- _ITEMS_:

= = = =

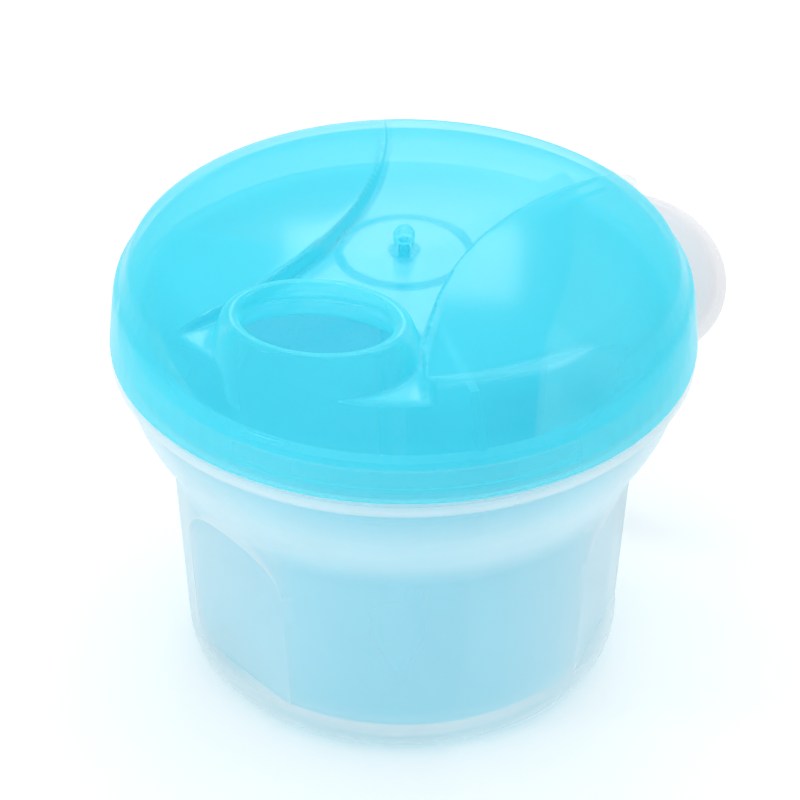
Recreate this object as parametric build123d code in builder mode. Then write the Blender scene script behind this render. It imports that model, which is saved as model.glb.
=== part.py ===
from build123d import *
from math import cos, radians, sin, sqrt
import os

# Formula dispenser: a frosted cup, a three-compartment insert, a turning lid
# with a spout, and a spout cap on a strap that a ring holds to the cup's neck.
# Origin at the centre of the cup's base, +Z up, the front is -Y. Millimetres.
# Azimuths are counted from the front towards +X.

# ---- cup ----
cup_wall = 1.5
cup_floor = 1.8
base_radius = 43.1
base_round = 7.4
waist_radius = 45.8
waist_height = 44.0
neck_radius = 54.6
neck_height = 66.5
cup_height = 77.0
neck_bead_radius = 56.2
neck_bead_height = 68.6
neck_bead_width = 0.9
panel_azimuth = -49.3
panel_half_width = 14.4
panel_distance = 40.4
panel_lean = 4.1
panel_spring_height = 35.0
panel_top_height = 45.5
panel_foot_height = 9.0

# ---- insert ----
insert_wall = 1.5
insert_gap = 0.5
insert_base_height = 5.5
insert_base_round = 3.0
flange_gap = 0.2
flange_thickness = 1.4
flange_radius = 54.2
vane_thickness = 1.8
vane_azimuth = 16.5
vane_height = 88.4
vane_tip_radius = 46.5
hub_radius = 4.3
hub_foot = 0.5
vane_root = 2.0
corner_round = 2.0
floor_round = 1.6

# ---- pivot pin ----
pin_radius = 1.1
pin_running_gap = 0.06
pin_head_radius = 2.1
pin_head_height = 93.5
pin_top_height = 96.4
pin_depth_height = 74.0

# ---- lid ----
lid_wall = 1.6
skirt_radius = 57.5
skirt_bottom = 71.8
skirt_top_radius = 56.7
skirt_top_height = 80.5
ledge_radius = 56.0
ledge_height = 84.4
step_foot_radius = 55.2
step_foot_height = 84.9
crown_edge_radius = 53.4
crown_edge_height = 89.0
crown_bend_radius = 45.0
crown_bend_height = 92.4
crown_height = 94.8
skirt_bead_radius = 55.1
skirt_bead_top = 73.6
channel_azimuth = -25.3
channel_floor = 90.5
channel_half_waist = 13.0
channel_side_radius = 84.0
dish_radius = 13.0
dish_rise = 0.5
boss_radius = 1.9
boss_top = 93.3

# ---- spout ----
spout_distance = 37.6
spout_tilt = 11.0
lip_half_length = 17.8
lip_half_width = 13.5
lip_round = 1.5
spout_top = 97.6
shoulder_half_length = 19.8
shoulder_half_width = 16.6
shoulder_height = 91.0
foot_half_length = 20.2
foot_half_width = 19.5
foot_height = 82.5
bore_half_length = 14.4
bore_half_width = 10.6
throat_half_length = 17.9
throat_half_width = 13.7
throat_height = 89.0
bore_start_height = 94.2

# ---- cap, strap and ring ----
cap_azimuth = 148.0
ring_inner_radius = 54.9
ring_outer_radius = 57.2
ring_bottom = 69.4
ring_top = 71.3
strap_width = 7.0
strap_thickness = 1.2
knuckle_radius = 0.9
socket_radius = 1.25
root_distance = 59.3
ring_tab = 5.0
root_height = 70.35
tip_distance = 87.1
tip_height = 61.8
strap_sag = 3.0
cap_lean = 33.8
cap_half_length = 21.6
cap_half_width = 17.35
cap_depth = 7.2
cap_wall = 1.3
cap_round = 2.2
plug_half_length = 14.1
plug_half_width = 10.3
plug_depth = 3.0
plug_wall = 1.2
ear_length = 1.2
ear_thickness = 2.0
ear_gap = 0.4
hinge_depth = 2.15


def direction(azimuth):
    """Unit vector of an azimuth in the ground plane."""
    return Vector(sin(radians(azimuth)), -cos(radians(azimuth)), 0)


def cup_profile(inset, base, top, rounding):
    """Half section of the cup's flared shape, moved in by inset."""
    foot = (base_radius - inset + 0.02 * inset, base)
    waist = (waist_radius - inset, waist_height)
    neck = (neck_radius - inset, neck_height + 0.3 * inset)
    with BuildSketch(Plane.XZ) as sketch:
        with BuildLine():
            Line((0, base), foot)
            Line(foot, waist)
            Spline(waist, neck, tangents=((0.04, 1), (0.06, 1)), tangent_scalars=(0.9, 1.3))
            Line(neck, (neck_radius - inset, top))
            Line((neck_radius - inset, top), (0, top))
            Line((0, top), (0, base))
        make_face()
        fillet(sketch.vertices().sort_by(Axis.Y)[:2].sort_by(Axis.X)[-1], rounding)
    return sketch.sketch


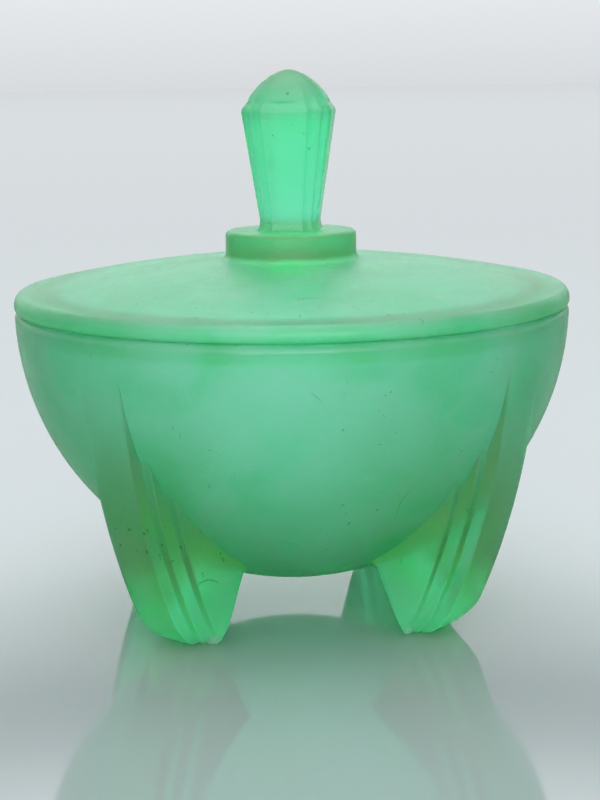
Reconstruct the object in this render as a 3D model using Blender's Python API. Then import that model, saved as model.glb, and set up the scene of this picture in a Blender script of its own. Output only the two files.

= = = =

- _EXERCISE PROMPT_: Recopy all the lines exactly as they appear.

- _EXERCISE SOLUTION_:
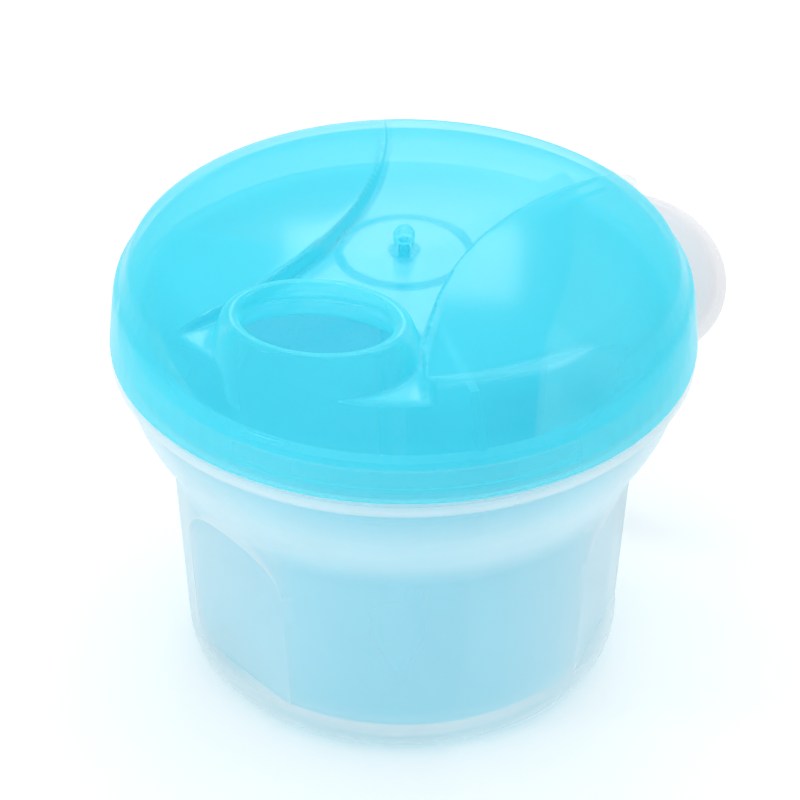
Recreate this object as parametric build123d code in builder mode. Then write the Blender scene script behind this render. It imports that model, which is saved as model.glb.
=== part.py ===
from build123d import *
from math import cos, radians, sin, sqrt
import os

# Formula dispenser: a frosted cup, a three-compartment insert, a turning lid
# with a spout, and a spout cap on a strap that a ring holds to the cup's neck.
# Origin at the centre of the cup's base, +Z up, the front is -Y. Millimetres.
# Azimuths are counted from the front towards +X.

# ---- cup ----
cup_wall = 1.5
cup_floor = 1.8
base_radius = 43.1
base_round = 7.4
waist_radius = 45.8
waist_height = 44.0
neck_radius = 54.6
neck_height = 66.5
cup_height = 77.0
neck_bead_radius = 56.2
neck_bead_height = 68.6
neck_bead_width = 0.9
panel_azimuth = -49.3
panel_half_width = 14.4
panel_distance = 40.4
panel_lean = 4.1
panel_spring_height = 35.0
panel_top_height = 45.5
panel_foot_height = 9.0

# ---- insert ----
insert_wall = 1.5
insert_gap = 0.5
insert_base_height = 5.5
insert_base_round = 3.0
flange_gap = 0.2
flange_thickness = 1.4
flange_radius = 54.2
vane_thickness = 1.8
vane_azimuth = 16.5
vane_height = 88.4
vane_tip_radius = 46.5
hub_radius = 4.3
hub_foot = 0.5
vane_root = 2.0
corner_round = 2.0
floor_round = 1.6

# ---- pivot pin ----
pin_radius = 1.1
pin_running_gap = 0.06
pin_head_radius = 2.1
pin_head_height = 93.5
pin_top_height = 96.4
pin_depth_height = 74.0

# ---- lid ----
lid_wall = 1.6
skirt_radius = 57.5
skirt_bottom = 71.8
skirt_top_radius = 56.7
skirt_top_height = 80.5
ledge_radius = 56.0
ledge_height = 84.4
step_foot_radius = 55.2
step_foot_height = 84.9
crown_edge_radius = 53.4
crown_edge_height = 89.0
crown_bend_radius = 45.0
crown_bend_height = 92.4
crown_height = 94.8
skirt_bead_radius = 55.1
skirt_bead_top = 73.6
channel_azimuth = -25.3
channel_floor = 90.5
channel_half_waist = 13.0
channel_side_radius = 84.0
dish_radius = 13.0
dish_rise = 0.5
boss_radius = 1.9
boss_top = 93.3

# ---- spout ----
spout_distance = 37.6
spout_tilt = 11.0
lip_half_length = 17.8
lip_half_width = 13.5
lip_round = 1.5
spout_top = 97.6
shoulder_half_length = 19.8
shoulder_half_width = 16.6
shoulder_height = 91.0
foot_half_length = 20.2
foot_half_width = 19.5
foot_height = 82.5
bore_half_length = 14.4
bore_half_width = 10.6
throat_half_length = 17.9
throat_half_width = 13.7
throat_height = 89.0
bore_start_height = 94.2

# ---- cap, strap and ring ----
cap_azimuth = 148.0
ring_inner_radius = 54.9
ring_outer_radius = 57.2
ring_bottom = 69.4
ring_top = 71.3
strap_width = 7.0
strap_thickness = 1.2
knuckle_radius = 0.9
socket_radius = 1.25
root_distance = 59.3
ring_tab = 5.0
root_height = 70.35
tip_distance = 87.1
tip_height = 61.8
strap_sag = 3.0
cap_lean = 33.8
cap_half_length = 21.6
cap_half_width = 17.35
cap_depth = 7.2
cap_wall = 1.3
cap_round = 2.2
plug_half_length = 14.1
plug_half_width = 10.3
plug_depth = 3.0
plug_wall = 1.2
ear_length = 1.2
ear_thickness = 2.0
ear_gap = 0.4
hinge_depth = 2.15


def direction(azimuth):
    """Unit vector of an azimuth in the ground plane."""
    return Vector(sin(radians(azimuth)), -cos(radians(azimuth)), 0)


def cup_profile(inset, base, top, rounding):
    """Half section of the cup's flared shape, moved in by inset."""
    foot = (base_radius - inset + 0.02 * inset, base)
    waist = (waist_radius - inset, waist_height)
    neck = (neck_radius - inset, neck_height + 0.3 * inset)
    with BuildSketch(Plane.XZ) as sketch:
        with BuildLine():
            Line((0, base), foot)
            Line(foot, waist)
            Spline(waist, neck, tangents=((0.04, 1), (0.06, 1)), tangent_scalars=(0.9, 1.3))
            Line(neck, (neck_radius - inset, top))
            Line((neck_radius - inset, top), (0, top))
            Line((0, top), (0, base))
        make_face()
        fillet(sketch.vertices().sort_by(Axis.Y)[:2].sort_by(Axis.X)[-1], rounding)
    return sketch.sketch


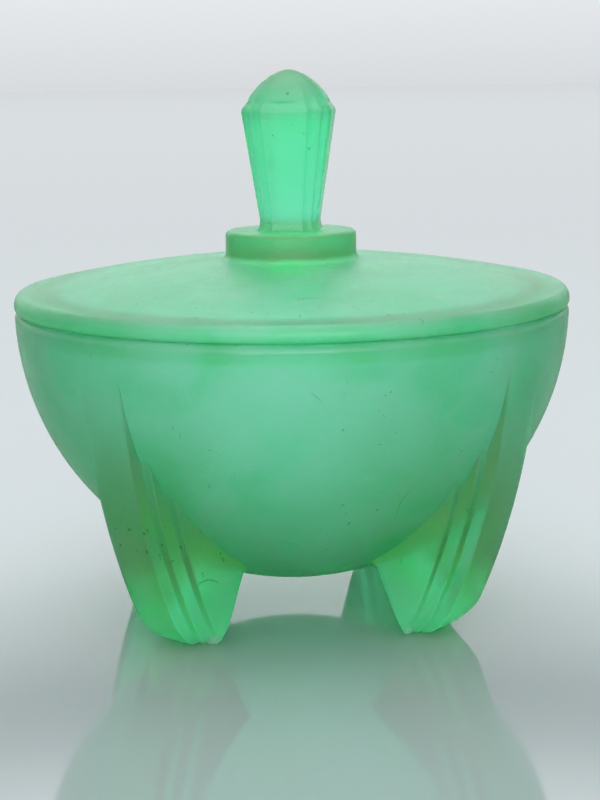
Reconstruct the object in this render as a 3D model using Blender's Python API. Then import that model, saved as model.glb, and set up the scene of this picture in a Blender script of its own. Output only the two files.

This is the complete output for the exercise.